Jahkeem Stewart

No. 4 – USC Trojans
- Position: Defensive lineman
- Class: Freshman

Personal information
- Born: May 6, 2007 (age 19) Reserve, Louisiana, U.S.
- Listed height: 6 ft 6 in (1.98 m)
- Listed weight: 290 lb (132 kg)

Career information
- High school: Edna Karr (New Orleans, Louisiana)
- College: USC (2025–present)

= Jahkeem Stewart =

American football player (born 2007)

Jahkeem Stewart (born May 6, 2007) is an American college football defensive lineman for the USC Trojans. Stewart is rated as a five-star prospect and one of the top-ranked recruits for the class of 2025.

==Early life==
Stewart was born in Reserve, Louisiana, where he grew up. He started playing football at age five. He was a standout in local youth leagues and continued playing while attending East St. John Preparatory Academy for middle school, being mainly used as a defensive lineman. He began working with trainer Clyde Alexander, a former Nicholls Colonels football player, in sixth grade. By that time, Stewart already stood at 6 ft 4 in and 340 lb.
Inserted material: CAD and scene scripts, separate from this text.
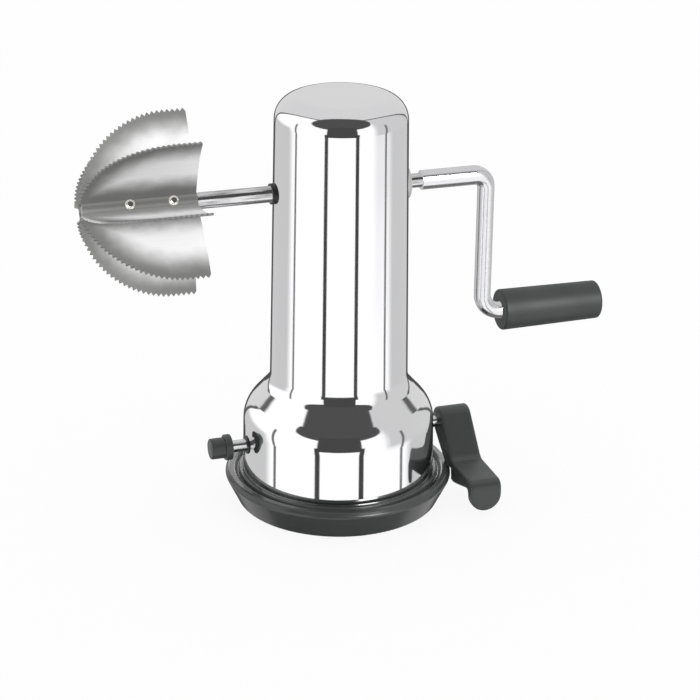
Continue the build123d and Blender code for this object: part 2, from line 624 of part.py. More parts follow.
def grip_screw():
    """Screw in the spindle's end that keeps the washer and the grip on."""
    seat = SPINDLE_END + GRIP_WASHER_WALL
    shank = rod(GRIP_SCREW_RADIUS, seat - GRIP_SCREW_LENGTH, seat)
    return along_x(shank + rod(GRIP_SCREW_HEAD, seat, seat + GRIP_SCREW_HEAD_WALL), GRIP_AXIS_HEIGHT)


def grip_washer():
    """Washer under the grip screw's head, wider than the grip's bore."""
    seat = SPINDLE_END + GRIP_WASHER_WALL
    washer = rod(GRIP_POCKET_RADIUS - GAP, SPINDLE_END, seat) - rod(GRIP_SCREW_RADIUS, SPINDLE_END, seat)
    return along_x(washer, GRIP_AXIS_HEIGHT)


def hand_grip():
    """Tapered moulded grip that turns freely on the spindle."""
    grip = turned([
        (0, GRIP_START, 0),
        (GRIP_START_RADIUS, GRIP_START, GRIP_START_ROUNDING),
        (GRIP_END_RADIUS, GRIP_END, GRIP_END_ROUNDING),
        (0, GRIP_END, 0),
    ])
    grip -= rod(SPINDLE_RADIUS + RUNNING, GRIP_START, GRIP_END)
    grip -= rod(CRANK_RADIUS + GAP, GRIP_START, GRIP_START + GRIP_SHOULDER)
    grip -= rod(GRIP_POCKET_RADIUS, GRIP_END - GRIP_POCKET_DEPTH, GRIP_END)
    return along_x(grip, GRIP_AXIS_HEIGHT)


def grip_cap():
    """Plug pressed into the grip's outer end over the screw."""
    return along_x(rod(GRIP_POCKET_RADIUS, GRIP_END - GRIP_CAP_WALL, GRIP_END), GRIP_AXIS_HEIGHT)


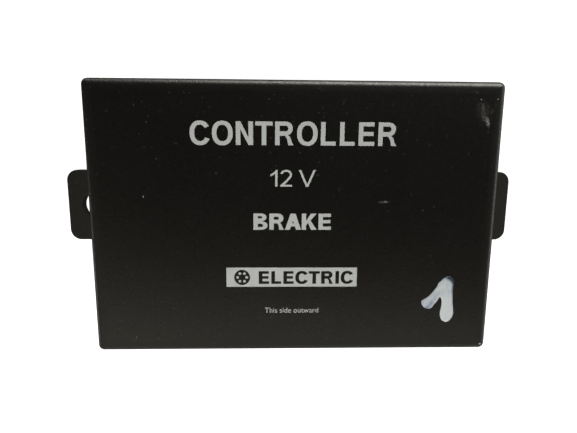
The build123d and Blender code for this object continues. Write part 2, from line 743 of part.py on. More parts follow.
trimmer_pins = []
for name, x, y in TRIMMERS:
    save(f"{name}_trimmer_body", trimmer_body(x, y))
    save(f"{name}_trimmer_rotor", trimmer_rotor(x, y))
    trimmer_pins += [round_lead(x + dx, y + dy, BOARD_TOP + 0.3, 0.3) for dx, dy in TRIMMER_PINS]
save("trimmer_pins", *trimmer_pins)


# ---------------------------------------------------------------- surface-mounted chips
def gull_lead(width, reach, top):
    """Gull-wing lead along +X from the body side, as an extruded strip centred on Y=0."""
    thick = 0.18
    bottom = BOARD_TOP
    outline = [  # (x, z)
        (0, top),
        (reach * 0.35, top),
        (reach * 0.55, bottom + thick),
        (reach, bottom + thick),
        (reach, bottom),
        (reach * 0.55 - 0.12, bottom),
        (reach * 0.35 - 0.12, top - thick),
        (0, top - thick),
    ]
    face = make_face(Polyline(*[(x, 0, z) for x, z in outline], close=True))
    return extrude(face, width / 2, dir=(0, 1, 0), both=True)


def package_body(x, y, width, height, z_from, z_to):
    """Body with chamfered top edges and a round mark near one corner."""
    body = block(x, y, width / 2, height / 2, z_from, z_to)
    body = chamfer(face_edges(body), 0.2)
    return body - cyl(x - width / 2 + 1.1, y + height / 2 - 1.1, z_to - 0.15, z_to + 1, 0.45)


def package_leads(x, y, width, height, strip, per_side, pitch, angles):
    """Row of lead strips on each side named by its angle from +X."""
    leads = []
    for angle in angles:
        across = width if angle % 180 == 0 else height
        for i in range(per_side):
            along = (i - (per_side - 1) / 2) * pitch
            place = Pos(x, y, 0) * Rot(0, 0, angle) * Pos(across / 2, along, 0)
            leads.append(place * strip)
    return leads


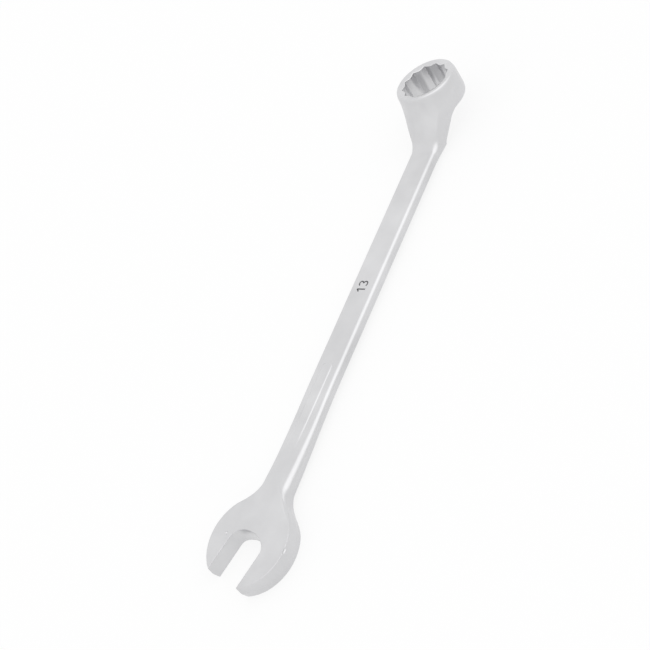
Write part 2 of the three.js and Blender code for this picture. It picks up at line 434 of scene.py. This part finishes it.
mesh = bpy.data.meshes.new("wrench")
mesh.vertices.add(len(placed))
mesh.vertices.foreach_set("co", placed.astype(np.float32).ravel())
mesh.loops.add(faces.size)
mesh.loops.foreach_set("vertex_index", faces.astype(np.int32).ravel())
mesh.polygons.add(len(faces))
mesh.polygons.foreach_set("loop_start", np.arange(0, faces.size, 4, dtype=np.int32))
mesh.update(calc_edges=True)
mesh.polygons.foreach_set("use_smooth", np.ones(len(faces), dtype=bool))
mesh.normals_split_custom_set(normals.tolist())
mesh.update()
wrench = bpy.data.objects.new("wrench", mesh)
bpy.context.scene.collection.objects.link(wrench)
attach(wrench, "root")
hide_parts("wrench_forging")
print("wrench skinned:", len(faces), "faces, valid change:", mesh.validate())


sizeMark = {
    "x": 80.4,
    "y": 0.2,
    "height": 3.0,
    "stroke": 0.42,
    "gap": 1.9,
    "proud": 0.012,         # above the shank's top
    "sunk": 0.1,
}


# Arc points from one angle to another, in degrees
def arcPoints(centre, radius, start, stop, count=14):
    angle = np.radians(np.linspace(start, stop, count))
    return np.stack([centre[0] + radius * np.cos(angle), centre[1] + radius * np.sin(angle)], axis=1)


# Rectangle carried along a flat path: each point steps half a stroke to both sides, square to
# the way from the point before it to the one after, at two heights
def strokeBlock(path):
    way = np.gradient(path, axis=0)
    way = way / np.linalg.norm(way, axis=1, keepdims=True)
    out = np.stack([-way[:, 1], way[:, 0]], axis=1) * sizeMark["stroke"] / 2
    top, low = shank["half"] + sizeMark["proud"], shank["half"] - sizeMark["sunk"]
    flat = np.stack([path + out, path - out, path - out, path + out], axis=1)
    height = np.broadcast_to(np.array([top, top, low, low])[None, :, None], (len(path), 4, 1))
    block = np.concatenate([flat, height], axis=2).reshape(-1, 3)
    first = np.arange(len(path) - 1)[:, None] * 4
    side = np.arange(4)[None, :]
    beside = (side + 1) % 4
    skin = np.stack([first + side, first + 4 + side, first + 4 + beside, first + beside], axis=2)
    last = len(path) * 4
    ends = np.array([[0, 1, 2, 3], [last - 1, last - 2, last - 3, last - 4]])
    return block, np.concatenate([skin.reshape(-1, 4), ends])


# The nut size as two figures: a bent stroke, and two bowls of arcs, in a dark grey that is painted shade of
# stamped grooves
def makeSizeMark():
    tall, gap = sizeMark["height"], sizeMark["gap"]
    bowl = tall / 4
    one = np.concatenate([
        np.linspace((-0.8, tall - 0.8), (-0.05, tall - 0.05), 6),
        np.linspace((0, tall - 0.1), (0, 0), 14)])
    three = np.concatenate([
        arcPoints((gap, tall - bowl), bowl, 150, -75),
        arcPoints((gap, bowl + 0.02), bowl + 0.02, 75, -150)])
    blocks, quads, count = [], [], 0
    for path in (one, three):
        block, skin = strokeBlock(path + (sizeMark["x"], sizeMark["y"] - tall / 2))
        blocks.append(block)
        quads.append(skin + count)
        count += len(block)
    block = (np.concatenate(blocks) + (slide, 0, lift)) * mm
    mesh = bpy.data.meshes.new("sizeMark")
    mesh.from_pydata(block.tolist(), [], np.concatenate(quads).tolist())
    mesh.update()
    mark = bpy.data.objects.new("sizeMark", mesh)
    bpy.context.scene.collection.objects.link(mark)
    # Painted shade: the flat strips are dark grey in place of the shade that stamped grooves would hold
    material = bpy.data.materials.new("markPaintedShade")
    material.use_nodes = True
    shader = material.node_tree.nodes["Principled BSDF"]
    shader.inputs["Base Color"].default_value = (0.12, 0.12, 0.125, 1)
    shader.inputs["Metallic"].default_value = 0.6
    shader.inputs["Roughness"].default_value = 0.55
    mesh.materials.append(material)
    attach(mark, "root")
    print("size mark made:", len(mesh.polygons), "faces")


makeSizeMark()


# Adds a named socket to a node group
def socketOf(group, name, kind, inOut, default=None):
    socket = group.interface.new_socket(name=name, in_out=inOut, socket_type=kind)
    if default is not None:
        socket.default_value = default


# Satin plating: fine grain from small noise and soft clouds from large noise
def makeSatinPlate():
    group = bpy.data.node_groups.new("satinPlate", "ShaderNodeTree")
    socketOf(group, "Vector", "NodeSocketVector", "INPUT")
    socketOf(group, "Grain Scale", "NodeSocketFloat", "INPUT", 2500)
    socketOf(group, "Cloud Scale", "NodeSocketFloat", "INPUT", 60)
    socketOf(group, "Roughness", "NodeSocketFloat", "INPUT", 0.3)
    socketOf(group, "Spread", "NodeSocketFloat", "INPUT", 0.05)
    socketOf(group, "Roughness", "NodeSocketFloat", "OUTPUT")
    socketOf(group, "Cloud", "NodeSocketFloat", "OUTPUT")
    socketOf(group, "Height", "NodeSocketFloat", "OUTPUT")
    nodes, links = group.nodes, group.links
    inlet, outlet = nodes.new("NodeGroupInput"), nodes.new("NodeGroupOutput")
    grain, cloud = nodes.new("ShaderNodeTexNoise"), nodes.new("ShaderNodeTexNoise")
    grain.inputs["Detail"].default_value = 3
    cloud.inputs["Detail"].default_value = 4
    links.new(inlet.outputs["Vector"], grain.inputs["Vector"])
    links.new(inlet.outputs["Vector"], cloud.inputs["Vector"])
    links.new(inlet.outputs["Grain Scale"], grain.inputs["Scale"])
    links.new(inlet.outputs["Cloud Scale"], cloud.inputs["Scale"])
    centred = nodes.new("ShaderNodeMath")
    centred.operation = "SUBTRACT"
    centred.inputs[1].default_value = 0.5
    links.new(cloud.outputs["Fac"], centred.inputs[0])
    varied = nodes.new("ShaderNodeMath")
    varied.operation = "MULTIPLY_ADD"
    links.new(centred.outputs[0], varied.inputs[0])
    links.new(inlet.outputs["Spread"], varied.inputs[1])
    links.new(inlet.outputs["Roughness"], varied.inputs[2])
    links.new(varied.outputs[0], outlet.inputs["Roughness"])
    links.new(cloud.outputs["Fac"], outlet.inputs["Cloud"])
    links.new(grain.outputs["Fac"], outlet.inputs["Height"])
    return group


satinPlate = makeSatinPlate()

chrome = {
    "bright": (0.76, 0.76, 0.77, 1),
    "dull": (0.58, 0.58, 0.59, 1),
    "cloudScale": 95,
    "roughness": 0.3,
    "grainHeight": 0.000004,
}


# Satin chrome: full metal, with the plate group's cloud for its tone and its grain for a bump
def makeChrome():
    material = bpy.data.materials.new("satinChrome")
    material.use_nodes = True
    nodes, links = material.node_tree.nodes, material.node_tree.links
    shader = nodes["Principled BSDF"]
    shader.inputs["Metallic"].default_value = 1
    where = nodes.new("ShaderNodeTexCoord")
    plate = nodes.new("ShaderNodeGroup")
    plate.node_tree = satinPlate
    plate.inputs["Roughness"].default_value = chrome["roughness"]
    plate.inputs["Cloud Scale"].default_value = chrome["cloudScale"]
    links.new(where.outputs["Object"], plate.inputs["Vector"])
    tint = nodes.new("ShaderNodeMix")
    tint.data_type = "RGBA"
    tint.inputs["A"].default_value = chrome["dull"]
    tint.inputs["B"].default_value = chrome["bright"]
    links.new(plate.outputs["Cloud"], tint.inputs["Factor"])
    links.new(tint.outputs["Result"], shader.inputs["Base Color"])
    links.new(plate.outputs["Roughness"], shader.inputs["Roughness"])
    bump = nodes.new("ShaderNodeBump")
    bump.inputs["Distance"].default_value = chrome["grainHeight"]
    bump.inputs["Strength"].default_value = 0.5
    links.new(plate.outputs["Height"], bump.inputs["Height"])
    links.new(bump.outputs["Normal"], shader.inputs["Normal"])
    return material


wrench.data.materials.append(makeChrome())
print("chrome made")

studio = {
    "floorSize": 6.0,
    "floorColour": (0.85, 0.85, 0.85, 1),
    "floorGlow": 0.8,
    "skyLevel": 1.0,
    "skyTop": 1.42,
    "topTowards": (0.1, -0.55, 0.83),
    "topSpread": (0.55, 0.97),        # cosines of the angle from it
}


# A math node on two values, and its result
def mathNode(nodes, links, operation, a, b):
    node = nodes.new("ShaderNodeMath")
    node.operation = operation
    links.new(a, node.inputs[0])
    links.new(b, node.inputs[1])
    return node.outputs[0]


# 1 for camera, glossy and transmission rays
def seenBackground(nodes, links):
    path = nodes.new("ShaderNodeLightPath")
    seen = mathNode(nodes, links, "MAXIMUM", path.outputs["Is Camera Ray"], path.outputs["Is Glossy Ray"])
    return mathNode(nodes, links, "MAXIMUM", seen, path.outputs["Is Transmission Ray"])


# Eases a value from start to stop while it goes from low to high
def rampNode(nodes, links, value, low, high, start=0, stop=1):
    node = nodes.new("ShaderNodeMapRange")
    node.interpolation_type = "SMOOTHSTEP"
    for name, number in (("From Min", low), ("From Max", high), ("To Min", start), ("To Max", stop)):
        node.inputs[name].default_value = number
    links.new(value, node.inputs["Value"])
    return node.outputs["Result"]


# A square floor at the height that the open end rests on: pale, partly glowing, and keeping shadows
def makeFloor():
    half = studio["floorSize"] / 2
    height = boxLow.z
    corners = [(-half, -half, height), (half, -half, height), (half, half, height), (-half, half, height)]
    mesh = bpy.data.meshes.new("floor")
    mesh.from_pydata(corners, [], [(0, 1, 2, 3)])
    floor = bpy.data.objects.new("floor", mesh)
    bpy.context.scene.collection.objects.link(floor)
    material = bpy.data.materials.new("paleFloor")
    material.use_nodes = True
    nodes, links = material.node_tree.nodes, material.node_tree.links
    shader = nodes["Principled BSDF"]
    shader.inputs["Roughness"].default_value = 1
    shader.inputs["Specular IOR Level"].default_value = 0
    shader.inputs["Base Color"].default_value = studio["floorColour"]
    glow = nodes.new("ShaderNodeEmission")
    glow.inputs["Color"].default_value = (1, 1, 1, 1)
    share = nodes.new("ShaderNodeMath")
    share.operation = "MULTIPLY"
    share.inputs[1].default_value = studio["floorGlow"]
    links.new(seenBackground(nodes, links), share.inputs[0])
    mix = nodes.new("ShaderNodeMixShader")
    links.new(share.outputs[0], mix.inputs["Fac"])
    links.new(shader.outputs["BSDF"], mix.inputs[1])
    links.new(glow.outputs["Emission"], mix.inputs[2])
    links.new(mix.outputs["Shader"], nodes["Material Output"].inputs["Surface"])
    mesh.materials.append(material)


# Sky: a level white that grows brighter towards one high direction, by the cosine of the angle
def makeSky():
    world = bpy.data.worlds.new("studio")
    bpy.context.scene.world = world
    world.use_nodes = True
    nodes, links = world.node_tree.nodes, world.node_tree.links
    background = nodes["Background"]
    where = nodes.new("ShaderNodeTexCoord")
    towards = nodes.new("ShaderNodeVectorMath")
    towards.operation = "DOT_PRODUCT"
    towards.inputs[1].default_value = studio["topTowards"]
    links.new(where.outputs["Generated"], towards.inputs[0])
    level = rampNode(
        nodes, links, towards.outputs["Value"], *studio["topSpread"], studio["skyLevel"], studio["skyTop"])
    links.new(level, background.inputs["Strength"])
    background.inputs["Color"].default_value = (1, 1, 1, 1)


makeFloor()
makeSky()

camera = bpy.data.cameras.new("camera")
camera.lens = 77.75
camera.sensor_width = 36
viewer = bpy.data.objects.new("camera", camera)
bpy.context.scene.collection.objects.link(viewer)
viewer.location = (-0.15295, -0.26549, 0.26146)
viewer.rotation_euler = [math.radians(angle) for angle in (39.766, 34.079, -62.575)]
bpy.context.scene.camera = viewer
bpy.context.scene.view_settings.view_transform = "Standard"
print("studio and camera set")
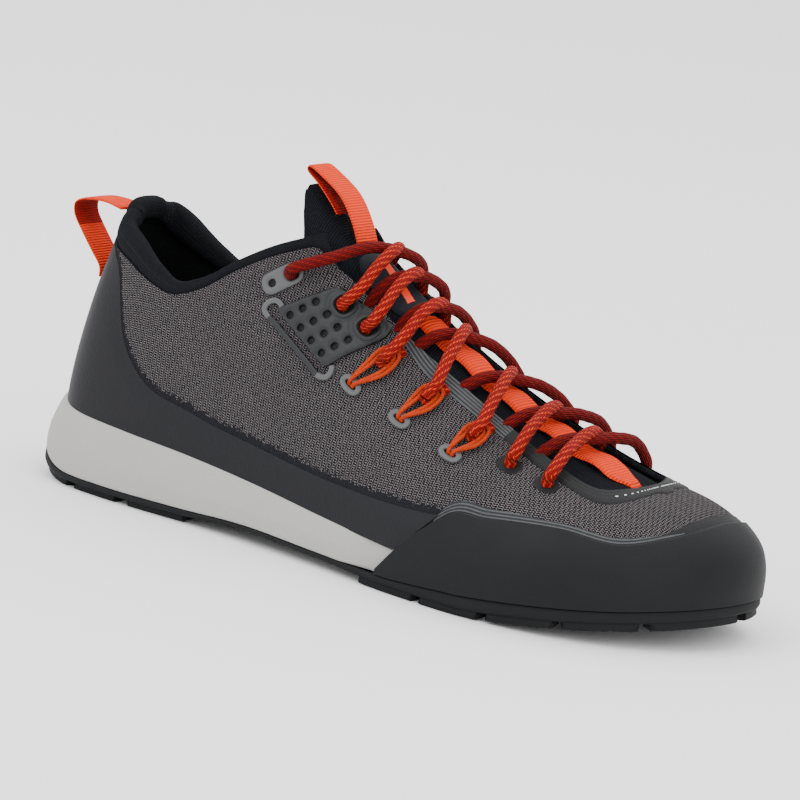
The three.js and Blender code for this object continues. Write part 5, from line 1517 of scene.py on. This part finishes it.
class SHOE_OT_tongue(ShoeOperator, bpy.types.Operator):
    """Tongue, patch and webbing"""

    bl_idname, bl_label = "shoe.tongue", "Tongue"

    def make(self, looks, sizes):
        build_tongue(looks)
        build_straps(looks)


class SHOE_OT_eyestay(ShoeOperator, bpy.types.Operator):
    """Throat trim, wings, plates and grommets"""

    bl_idname, bl_label = "shoe.eyestay", "Eyestay"

    def make(self, looks, sizes):
        build_trim(looks)
        build_eyestay(looks)


class SHOE_OT_laces(ShoeOperator, bpy.types.Operator):
    """Cord loops and laces"""

    bl_idname, bl_label = "shoe.laces", "Laces"

    def make(self, looks, sizes):
        build_loops(looks)
        build_laces(looks)


class SHOE_OT_stage(ShoeOperator, bpy.types.Operator):
    """Floor, lights and camera"""

    bl_idname, bl_label = "shoe.stage", "Stage"

    def make(self, looks, sizes):
        build_stage(sizes)


OPERATORS = (SHOE_OT_sole, SHOE_OT_upper, SHOE_OT_rand, SHOE_OT_inside, SHOE_OT_tongue, SHOE_OT_eyestay,
             SHOE_OT_laces, SHOE_OT_stage)


class SHOE_PT_panel(bpy.types.Panel):
    """Sizes and operators in the sidebar"""

    bl_label = "Approach shoe"
    bl_space_type = "VIEW_3D"
    bl_region_type = "UI"
    bl_category = "Shoe"

    def draw(self, context):
        """One row for each size and each operator."""
        sizes = context.scene.approach_shoe
        for name in ShoeSizes.__annotations__:
            self.layout.prop(sizes, name)
        for operator in OPERATORS:
            self.layout.operator(operator.bl_idname)


CLASSES = (ShoeSizes, *OPERATORS, SHOE_PT_panel)


def register():
    """Adds the classes and the sizes."""
    for cls in CLASSES:
        bpy.utils.register_class(cls)
    bpy.types.Scene.approach_shoe = bpy.props.PointerProperty(type=ShoeSizes)


def unregister():
    """Removes them again."""
    del bpy.types.Scene.approach_shoe
    for cls in reversed(CLASSES):
        bpy.utils.unregister_class(cls)


def main():
    """Builds the whole shoe and its stage."""
    register()
    for operator in OPERATORS:
        group, name = operator.bl_idname.split(".")
        getattr(getattr(bpy.ops, group), name)()


if __name__ == "__main__":
    main()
Stewart attended several national camps during summer 2021 and "dominated" there as well. By June 2021, at age 14, Stewart had already received athletic scholarship offers to play college football for major schools including Auburn, Ole Miss, Georgia, and Miami. He attended the eighth grade Under Armour All-America Game where he "tormented" top recruit Julian Lewis, according to ESPN.

==High school career==
Although Stewart was initially going to play high school football for IMG Academy, he opted to transfer to St. Augustine High School in New Orleans as a freshman and thus had to sit out due to Louisiana High School Athletic Association (LHSAA) transfer rules. He meanwhile continued to impress at football camps and was ranked the consensus number one recruit for the class of 2026 by the time of his sophomore year. As a sophomore for St. Augustine in 2023, Stewart totaled 85 tackles, 33 tackles-for-loss (TFLs) and 20 sacks while appearing in 11 games. He received honors including first-team all-district 5A-9, first-team MaxPreps sophomore All-American and honorable mention 5A all-state from the Louisiana Sportswriters Association.

Stewart appeared in St. Augustine's season-opener in 2024. Afterwards, he opted to transfer to Edna Karr High School, in part due to St. Augustine opposing his request to re-classify to the class of 2025. However, due to LHSAA transfer rules, he became ineligible to play further in the 2024 season. The following month, he opted to re-classify, which thus ended his high school football career. He became the No. 11-overall player in ESPN's 2025 recruiting rankings and a five-star prospect. In December 2024, he announced his commitment to play college football for the USC Trojans.

==Personal life==
Stewart lives with his trainer, Clyde Alexander, after his family's home was destroyed by Hurricane Ida in 2021.